The indemnifying party shall not be liable for any settlement of any such action
or proceeding effected without its written consent (which consent shall not be
unreasonably withheld), but if settled with its written consent, or if there be
a final judgment for the plaintiff in any such action or proceeding, the
indemnifying party agrees to indemnify and hold harmless such indemnified
parties from and against any loss or liability by reason of such settlement or
judgment.

         (d)      Contribution. If the indemnification provided for in
subsection 6(a) or (b) is unavailable or insufficient to hold harmless an
indemnified party, then each indemnifying party shall contribute to the amount
paid or payable by such indemnified party as a result of the losses, claims,
damages or, liabilities



                                       11
<PAGE>   55


(or actions or proceedings in respect thereof) or expenses referred to in
subsection 6(a) or (b), (i) in such proportion as is appropriate to reflect the
separate relative benefits received by Company and each Original Parity Holder
from the sale of an Original Parity Holder's Parity Registrable Shares, or (ii)
if the allocation provided by clause (i) above is not permitted by applicable
law, in such proportion as is appropriate to reflect not only the relative
benefits referred to in clause (i) above but also the relative fault of Company
and each Original Parity Holder in connection with statements or omissions which
resulted in such losses, claims, damages or liabilities (or actions or
proceedings in respect thereof) or expenses, as well as any other relevant
equitable considerations.
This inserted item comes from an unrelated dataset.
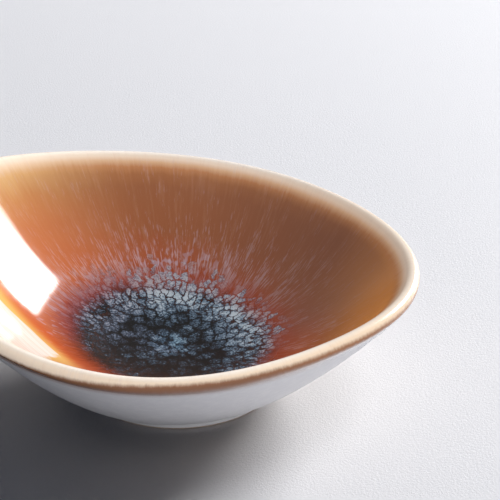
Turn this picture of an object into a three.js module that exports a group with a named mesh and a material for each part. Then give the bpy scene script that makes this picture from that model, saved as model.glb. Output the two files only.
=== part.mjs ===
// Dip bowl
// A small thrown stoneware bowl on a low foot ring. The wall is round, but the rim isn't level: it stands
// highest at one end, dips along the sides and kicks up a little at the low end. Coats of glaze cover the
// fired clay, and the thickest one lies as a pool in the bottom.
// Millimetres, +Z up. The bowl stands on z = 0 with the low end of its rim towards +X, and the origin is
// on the table, under the middle of the outline.

import * as THREE from 'three';
import { LoftGeometry } from 'three/addons/geometries/LoftGeometry.js';

// Rim, followed along the middle of the lip and measured from the axis of the foot
const RIM_RADIUS = 53.05; // mean distance from the axis
const RIM_OVERHANG = 3.95; // how far the high end reaches past that mean, and the low end stays short of it
const RIM_SOFT_POINT = 1.2; // how far the low end is drawn out to a soft point
const RIM_SQUARENESS = 0.5; // how far the ends and sides stand out from a true round
const RIM_HEIGHT = 31.45; // mean height above the table
const RIM_TILT = 6.05; // how far the high end rises above that mean, and the low end sinks below it
const RIM_SADDLE = 2.35; // how far both ends rise and both sides dip
const RIM_KICK = 1.0; // how much steeper the rim sweeps up to the high end

// Clay
const CLAY_AT_LIP = 2.0;
const CLAY_AT_FLOOR = 2.5; // between the recess and the pool, at the middle
const WALL_SWELL = 0.9; // how much thicker the wall's shoulder is than its lip

// Outer wall, as the two guide points of its curve: shares of the way from the heel to the lip
const HEEL_GUIDE = new THREE.Vector2(0.4, 0.215);
const SHOULDER_GUIDE = new THREE.Vector2(0.735, 0.67);

// Inside, whose curve leaves the middle of the floor level
const FLOOR_GUIDE = 32.0; // how far from the axis the floor's level guide point lies

// Foot ring and the recess inside it
const FOOT_RADIUS = 22.0;
const FOOT_WIDTH = 3.9;
const FOOT_HEIGHT = 1.2;
const FOOT_EDGE = 0.5; // how far the standing edge is eased on both sides
const RECESS_HEIGHT = 1.8; // from the table to the glazed roof of the recess, at its rim
const RECESS_DOME = 0.4; // how much higher that roof is at its middle
const RECESS_SLOPE = 1.2; // how far the side of the recess leans in

// Glaze
const COAT = 0.35; // thickness of a plain coat
const POOL_DEPTH = 0.95; // thickness of the pool at its middle
const POOL_REACH = 23.8; // mean distance from the middle of the floor to the pool's edge, along the floor
const POOL_SHIFT = 2.4; // how much farther the pool reaches towards the high end
const LIP_BAND_OUTSIDE = 1.3; // how far the lip's coat runs down the outer wall, below the round of the lip
const LIP_BAND_INSIDE = 1.6; // how far it runs down the inner wall

// Clearances
const BOND = 0.25; // between a coat and the clay under it
const BUTT = 0.3; // between two coats that meet edge to edge
const SEAT = 0.3; // between the foot ring and the body that it is joined to

// How finely the forms are divided
const STEPS_AROUND = 60;
const STEPS_UP_OUTER_WALL = 8;
const STEPS_OVER_LIP = 8;
const STEPS_DOWN_INNER_WALL = 9;
const STEPS_ACROSS_POOL = 5;
const STEPS_ACROSS_RECESS = 3;

const seatHeight = FOOT_HEIGHT + SEAT;
const footInside = FOOT_RADIUS - FOOT_WIDTH;
const lipHalf = CLAY_AT_LIP / 2 + BOND + COAT;
const recessRoof = RECESS_HEIGHT + COAT + BOND;
const floorHeight = recessRoof + RECESS_DOME + CLAY_AT_FLOOR + BOND + POOL_DEPTH;

// Point of a section: its distance from the foot's axis, and its height
function at(radius, height) {
  return new THREE.Vector2(radius, height);
}

function rimRadius(angle) {
  const overhang = RIM_OVERHANG * Math.cos(angle);
  const point = RIM_SOFT_POINT * Math.cos(3 * angle);
  const squareness = RIM_SQUARENESS * Math.cos(4 * angle);
  return RIM_RADIUS - overhang + point + squareness;
}

function rimHeight(angle) {
  const tilt = RIM_TILT * Math.cos(angle);
  const saddle = RIM_SADDLE * Math.cos(2 * angle);
  const kick = RIM_KICK * Math.cos(3 * angle);
  return RIM_HEIGHT - tilt + saddle - kick;
}

// Whole glazed surface of the section at one angle, from the heel up the outer wall, over the lip and
// down to the middle of the floor
function skinAt(angle) {
  const heel = at(FOOT_RADIUS, seatHeight);
  const lip = at(rimRadius(angle), rimHeight(angle));
  const span = lip.clone().sub(heel);
  const heelGuide = span.clone().multiply(HEEL_GUIDE).add(heel);
  const shoulder = span.clone().multiply(SHOULDER_GUIDE).add(heel);
  const rise = lip.clone().sub(shoulder).normalize();
  const outward = at(rise.y, -rise.x);
  const offset = (point, distance) => point.clone().addScaledVector(outward, distance);

  const outerWall = new THREE.CubicBezierCurve(
    heel,
    heelGuide,
    offset(shoulder, lipHalf),
    offset(lip, lipHalf),
  );
  const start = outward.angle();
  const lipRound = new THREE.EllipseCurve(lip.x, lip.y, lipHalf, lipHalf, start, start + Math.PI);
  const innerWall = new THREE.CubicBezierCurve(
    offset(lip, -lipHalf),
    offset(shoulder, -lipHalf - WALL_SWELL),
    at(FLOOR_GUIDE, floorHeight),
    at(0, floorHeight),
  );

  const skin = new THREE.CurvePath();
  skin.curves.push(outerWall, lipRound, innerWall);
  return skin;
}

// One station of the section: the glaze's surface, its underside, and the clay below it
function stationAt(skin, distance, depth) {
  const share = distance / skin.getLength();
  const surface = skin.getPoint(share);
  const along = skin.getTangent(share);
  const inward = surface.x > 0 ? at(-along.y, along.x) : at(0, -1);
  const under = surface.clone().addScaledVector(inward, depth);
  const clay = surface.clone().addScaledVector(inward, depth + BOND);
  return { surface, under, clay };
}

// Stations of one coat, evenly spaced between two distances along the skin
function stationsBetween(skin, from, to, steps, depthAt = () => COAT) {
  return Array.from({ length: steps + 1 }, (_, step) => {
    const distance = from + (to - from) * step / steps;
    return stationAt(skin, distance, depthAt(distance));
  });
}

// The four coats of the section at one angle
function sectionAt(angle) {
  const skin = skinAt(angle);
  const [outerEnd, lipEnd, end] = skin.getCurveLengths();
  const brownLine = outerEnd - LIP_BAND_OUTSIDE;
  const lipFoot = lipEnd + LIP_BAND_INSIDE;
  const poolReach = POOL_REACH - POOL_SHIFT * Math.cos(angle);
  const poolEdge = end - poolReach;
  const poolDepth = (distance) => {
    const fromMiddle = (end - distance) / poolReach;
    return POOL_DEPTH + (COAT - POOL_DEPTH) * fromMiddle ** 2;
  };
  return {
    outer: stationsBetween(skin, 0, brownLine - BUTT, STEPS_UP_OUTER_WALL),
    lip: stationsBetween(skin, brownLine, lipFoot, STEPS_OVER_LIP),
    inner: stationsBetween(skin, lipFoot + BUTT, poolEdge - BUTT, STEPS_DOWN_INNER_WALL),
    pool: stationsBetween(skin, poolEdge, end, STEPS_ACROSS_POOL, poolDepth),
  };
}

// Outline of a coat that runs round the bowl as a ring
function coatOutline(stations) {
  const surface = stations.map((station) => station.surface);
  const under = stations.map((station) => station.under);
  return [...surface, ...under.reverse()];
}

// Outline of the pool, which starts and ends on the axis
function poolOutline({ pool }) {
  const surface = pool.map((station) => station.surface);
  const under = pool.map((station) => station.under);
  return [...under.reverse(), ...surface];
}

// Points under a shallow dome, from the axis out to its rim
function domePoints(rimHeightOfDome, reach) {
  return Array.from({ length: STEPS_ACROSS_RECESS + 1 }, (_, step) => {
    const share = step / STEPS_ACROSS_RECESS;
    return at(reach * share, rimHeightOfDome + RECESS_DOME * (1 - share ** 2));
  });
}

// Outline of the clay body, from the middle of the recess, round under the wall, and over the lip to the
// middle of the floor
function clayOutline({ outer, lip, inner, pool }) {
  const covered = [...outer, ...lip, ...inner, ...pool].map((station) => station.clay);
  const recess = domePoints(recessRoof, footInside - RECESS_SLOPE);
  const seatInside = at(footInside, seatHeight);
  const seatOutside = at(covered[0].x - BOND, seatHeight);
  return [...recess, seatInside, seatOutside, ...covered];
}

function recessGlazeOutline() {
  const reach = footInside - RECESS_SLOPE - BUTT;
  const roof = domePoints(RECESS_HEIGHT + COAT, reach);
  const surface = domePoints(RECESS_HEIGHT, reach);
  return [...surface, ...roof.reverse()];
}

function footOutline() {
  return [
    at(footInside + FOOT_EDGE, 0),
    at(FOOT_RADIUS - FOOT_EDGE, 0),
    at(FOOT_RADIUS, FOOT_EDGE),
    at(FOOT_RADIUS, FOOT_HEIGHT),
    at(footInside, FOOT_HEIGHT),
    at(footInside, FOOT_EDGE),
  ];
}

// Sections all round the foot's axis, the last one on the first, so that the loft closes
const turns = Array.from({ length: STEPS_AROUND + 1 }, (_, step) => {
  const angle = -2 * Math.PI * (step % STEPS_AROUND) / STEPS_AROUND;
  return { angle, section: sectionAt(angle) };
});

// Lofts a section that changes from angle to angle. A ring's outline closes on itself, and a disc's
// outline starts and ends on the axis.
function lofted(name, outlineOf, shape, colour, roughness) {
  const sections = turns.map(({ angle, section }) => outlineOf(section).map((point) => (
    new THREE.Vector3(point.x * Math.cos(angle), point.x * Math.sin(angle), point.y)
  )));
  const geometry = new LoftGeometry(sections, { closed: shape === 'ring' });
  const material = new THREE.MeshStandardMaterial({ color: colour, roughness, metalness: 0 });
  const mesh = new THREE.Mesh(geometry, material);
  mesh.name = name;
  return mesh;
}

const bowl = new THREE.Group();
bowl.add(
  lofted('clay_body', clayOutline, 'disc', 0xcfc6ba, 0.85),
  lofted('foot_ring', footOutline, 'ring', 0xc9c4bd, 0.8),
  lofted('outer_glaze', ({ outer }) => coatOutline(outer), 'ring', 0xe4e3e4, 0.35),
  lofted('lip_glaze', ({ lip }) => coatOutline(lip), 'ring', 0xf3dcbc, 0.2),
  lofted('inner_glaze', ({ inner }) => coatOutline(inner), 'ring', 0x96593a, 0.15),
  lofted('pool_glaze', poolOutline, 'disc', 0x4d5a66, 0.12),
  lofted('recess_glaze', recessGlazeOutline, 'disc', 0xe4e3e4, 0.35),
);

// The high end overhangs the foot by more than the low end, so the bowl is moved along X until the
// middle of its outline is over the origin
const outline = new THREE.Box3().setFromObject(bowl);
bowl.position.x = -(outline.min.x + outline.max.x) / 2;

export default bowl;
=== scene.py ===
# %% [markdown]
# # A glazed dip bowl
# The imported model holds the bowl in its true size: a stoneware body, a foot ring and five coats of glaze.
# This lesson dresses it. Each coat becomes a fine, smooth solid that follows the same curves as the packed
# one, and each gets a glaze whose colours run down the wall and gather in a dark pool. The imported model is
# loaded first, and everything after it is placed by its numbers.

import math

import bmesh
import bpy
import numpy as np
from mathutils import Matrix, Vector, noise


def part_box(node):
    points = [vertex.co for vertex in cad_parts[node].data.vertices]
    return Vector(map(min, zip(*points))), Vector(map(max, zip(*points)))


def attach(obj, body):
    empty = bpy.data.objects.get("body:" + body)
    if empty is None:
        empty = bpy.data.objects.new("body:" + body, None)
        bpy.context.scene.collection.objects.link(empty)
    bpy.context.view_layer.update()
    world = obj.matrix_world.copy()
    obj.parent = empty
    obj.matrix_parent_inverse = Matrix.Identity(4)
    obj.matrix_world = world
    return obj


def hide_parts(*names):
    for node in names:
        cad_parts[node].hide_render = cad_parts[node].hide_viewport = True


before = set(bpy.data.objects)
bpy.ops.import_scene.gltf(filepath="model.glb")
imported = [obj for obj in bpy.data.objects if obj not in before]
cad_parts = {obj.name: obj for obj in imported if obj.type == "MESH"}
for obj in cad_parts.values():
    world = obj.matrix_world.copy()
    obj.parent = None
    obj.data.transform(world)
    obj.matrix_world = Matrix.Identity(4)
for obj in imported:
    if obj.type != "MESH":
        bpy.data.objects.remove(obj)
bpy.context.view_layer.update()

# %% [markdown]
# ## The camera
# The bowl is seen from a little above, through a long lens, and the picture cuts off its high end. A short
# lens close by would do too, but it would swell the near side of the rim. A long lens far away keeps both
# sides alike in size. The camera looks along +Y, so its place follows from the point it aims at, its
# distance and its height above the horizon.

# %% Camera
AIM = Vector((0.01852, 0.06448, 0.0))
CAMERA_DISTANCE = 0.4887
CAMERA_ELEVATION = math.radians(26.172)
LENS = 139.32
SENSOR = 36.0

lens = bpy.data.cameras.new("camera")
lens.lens = LENS
lens.sensor_width = SENSOR
lens.clip_start = 0.01
camera = bpy.data.objects.new("camera", lens)
bpy.context.scene.collection.objects.link(camera)
back = Vector((0, -math.cos(CAMERA_ELEVATION), math.sin(CAMERA_ELEVATION)))
camera.location = AIM + CAMERA_DISTANCE * back
camera.rotation_euler = back.to_track_quat("Z", "Y").to_euler()
bpy.context.scene.camera = camera
print("camera at", [round(v, 4) for v in camera.location])

# %% [markdown]
# ## The curve of the bowl
# A potter pulls the wall up from the foot, rounds the lip and then pushes the rim out of level, so one end
# stands high. Cut through the foot's axis at any angle, the glazed surface is three curves in a row: the
# outer wall, the half circle of the lip, and the inner wall down to the middle of the floor. It could be
# sculpted by eye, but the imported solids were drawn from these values, in millimetres. The fine pieces
# follow the same curves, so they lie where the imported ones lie.

# %% Sizes of the bowl in millimetres
MM = 0.001

RIM_RADIUS, RIM_OVERHANG, RIM_SOFT_POINT, RIM_SQUARENESS = 53.05, 3.95, 1.2, 0.5
RIM_HEIGHT, RIM_TILT, RIM_SADDLE, RIM_KICK = 31.45, 6.05, 2.35, 1.0
FOOT_RADIUS, SEAT_HEIGHT = 22.0, 1.5
LIP_HALF = 1.6
WALL_SWELL = 0.9
HEEL_GUIDE = np.array((0.4, 0.215))
SHOULDER_GUIDE = np.array((0.735, 0.67))
FLOOR_GUIDE, FLOOR_HEIGHT = 32.0, 6.5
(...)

The relative benefits received by Company and each
Original Parity Holder shall be deemed to be in the same proportion as the total
net proceeds from the issuance and sale of such Registrable Shares (before
deducting expenses) received by Company bear to the total compensation or profit
(before deducting expenses) received or realized by the Original Parity Holders
from the resale of such Registrable Shares. The relative fault shall be
determined by reference to, among other things, whether the untrue or alleged
untrue statement of a material fact or the omission or alleged omission to state
a material fact relates to information supplied by Company or an Original Parity
Holder and the parties' relative intent, knowledge, access to information and
opportunity to correct or prevent such untrue statement or omission. Company and
each Original Parity Holder agree that it would not be just and equitable if
contributions pursuant to this subsection 6(d) were to be determined by pro rata
allocation or by any other method of allocation which does not take account of
the equitable considerations referred to in the first sentence of this
subsection 6(d). The amount paid by an indemnified party as a result of the
losses, claims, damages or liabilities (or actions or proceedings in respect
thereof) or expenses referred to in the first sentence of this subsection 6(d)
shall be deemed to include any legal or other expenses reasonably incurred by
such indemnified party in connection with investigating or defending any claim,
action or proceeding (which shall be limited as provided in subsection 6(c)
above if the indemnifying party has assumed the defense of any such action in
accordance with the provisions thereof) which is the subject of this subsection
6(d). No Person guilty of fraudulent misrepresentation (within the meaning of
Section 11(f) of the Securities Act) shall be entitled to contribution from any
Person who was not guilty of such fraudulent misrepresentation. Promptly after
receipt by an indemnified party of notice of the commencement of any action or
proceeding against such party in respect of which a claim for contribution may
be made against' an indemnifying party under this subsection 6(d), such
indemnified party shall notify the indemnifying party in writing of the
commencement thereof if the notice specified in subsection 6(c) above has not
been given with respect to such action or proceeding; but the omission so to
notify the indemnifying party shall not relieve it from any liability which it
may have to any indemnified party under this subsection 6(d) or otherwise,
except to the extent the indemnifying party shall have been materially
prejudiced by such failure to give notice.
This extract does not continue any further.